Oh, there’s some harrowing nonsense that happens. She is out on the field because it is necessary.
I love that. I love when she’s in the field.
I know, I do love it. I don’t know what’s going on when it’s happening. I’m acting like we’re at camp and everybody else is like, “Oh, we always have to do this. ” I’m like, “Look at us out here!” So she does get to do some things. I had to learn some stuff. And I feel like the thing about Garcia that I know about in parts of me, where we are similar, is that things can be new and she can grow from it, but it’s not like it’s going to harden her. It’s not like it’s going to make her jaded. It might deepen something a little, but she’s got that kind of personality where it’s like she’s not going to suddenly be like, now I can take all this violence. That’s not going to happen. But it was a good time. I think that people are going to really love — I think it really sets people up for wanting more of the show and I’m happy about that.
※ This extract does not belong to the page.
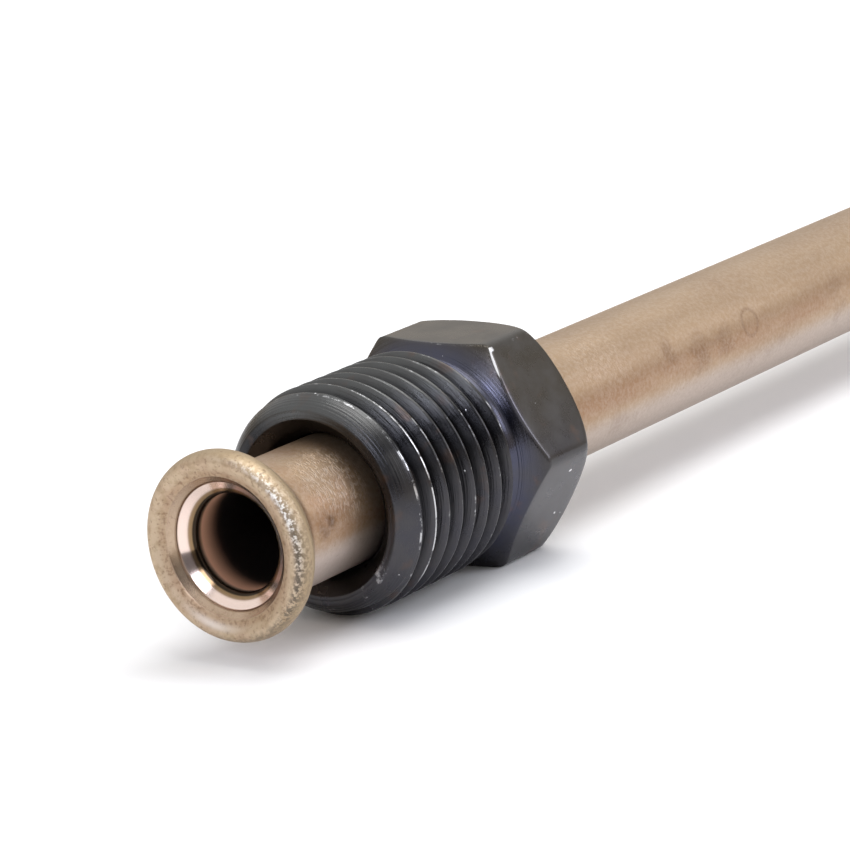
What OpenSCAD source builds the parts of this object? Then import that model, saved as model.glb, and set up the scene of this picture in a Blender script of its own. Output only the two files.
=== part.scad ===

Yeah, I mean 20 seasons, which congratulations on that. So well-deserved.
Unbelievably, incredibly delightful.
Are you going to write another episode soon?
Well, not in this season. I’m very committed to the acting of this show and I’m very committed to our writers. We have a lot of writers that were PAs and writers’ assistants that have moved up and they know this show so, so well. And I wouldn’t throw out the idea of co-writing with someone. And I do get to still write because a lot of my scenes are very touched by me because I know her so well and I want her to talk in a certain way. We’re different. Garcia’s a sort of know-it-all and she does know it all. And I am very beginner’s mind, which makes us so opposite that we kind of work because I don’t know what the heck is going on and she knows 45 things at the same time that are going on. And so I love doing that and they let me do that very willingly.
But I don’t know. I want to do the best job I can so that I can be part of what keeps the show going because it’s just the greatest fancy day job for so many of us, for the crew. It’s a show in Los Angeles and Los Angeles should have productions here. And I just hope that whatever I’m doing — and my biggest strength is in acting — I want to do that to support the show so that it keeps going.